Once all gathered at the lawns of V.P. House, decorated by banners holding newspaper clips paying tribute to Hussain, installation of lanterns and umbrella- a recurring image in Hussain’s painting and a banner with the image of Hussain’s last paintings, the band started playing catchy tunes of bollywood to which everyone started dancing. That is when an innocent boy, thinking of the event to be a mourning session, asked “Isn’t this like celebration?”

What else could it be but celebration? How else do you pay tribute to a man who celebrated life? Owais, the son of Hussain, looking at the dance to the band tunes remarked, “If my dad were to be here he would have said there needs to be more energy in the dance.”

How can one mourn for a man who lived with full life, full energy, till his last breath? Anjolie Ela Menon said, “I had come to believe that Hussain was immortal. That is the kind of life he carried with him. He never grew old.” The same views were expressed in her poem which she recited later. “How can he be gone, he who never grew old?” asked Anjolie Menon in her poem. She added to it, “He reinvented himself till the end” pointing the secret behind the lively life of his and his immortality.

“In relevance there is immortality,” said Owais, before mentioning “His major preoccupation was to be relevant, not just in art but in his life too.” Once these words were uttered one could well connect the ends of Owais’s remarks and that of Anjolie Menon to know what both were saying, differently.
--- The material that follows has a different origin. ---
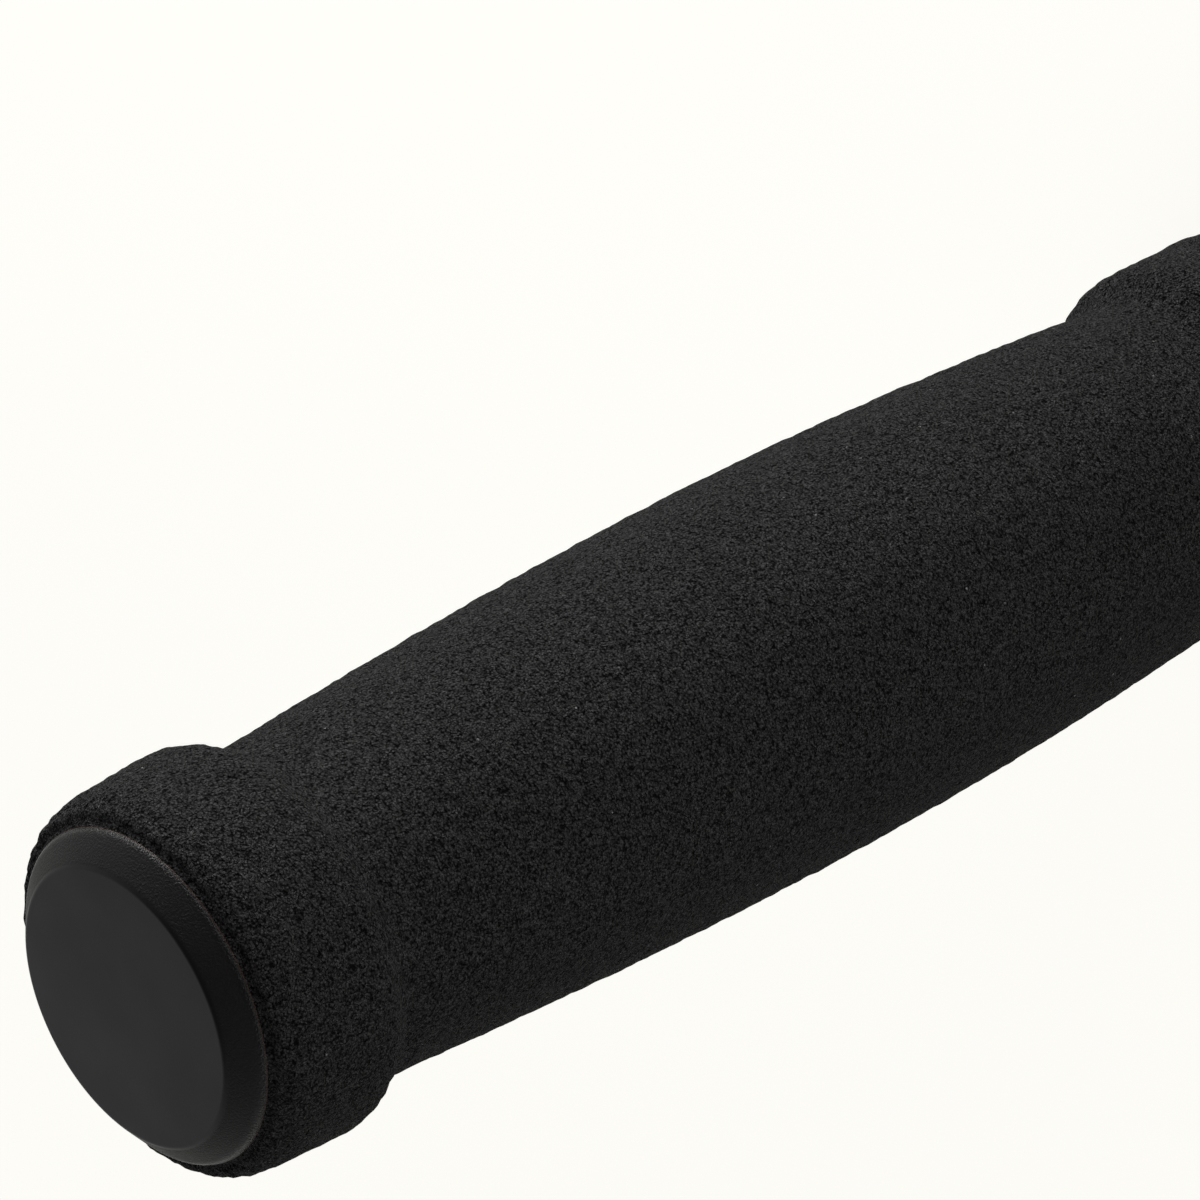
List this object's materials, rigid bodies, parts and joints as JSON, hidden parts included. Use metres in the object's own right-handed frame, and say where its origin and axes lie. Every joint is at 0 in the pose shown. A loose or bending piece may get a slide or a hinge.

Historian Prof. Irfan Habib, who was also a part of the function, said that the greatness of Hussain was in his constant engagement with the Indian civilization, more importantly in not looking at past as the buried but making the past relevant to the present.

“Not just in art but in life too.” Did Hussain see life and art as two different sections? Disagrees art curator Sumeet Chopra who recollecting an episode from his own life says Hussain saw his life in every art of his. “I was once having lunch with Hussain sahib and very randomly said- your paintings which are so precious and valuable to the world, is just a two minute’s work for you. To this Hussain sahib replied- behind these two minutes there are 75 years of struggle and effort,” recollected Mr. Chopra.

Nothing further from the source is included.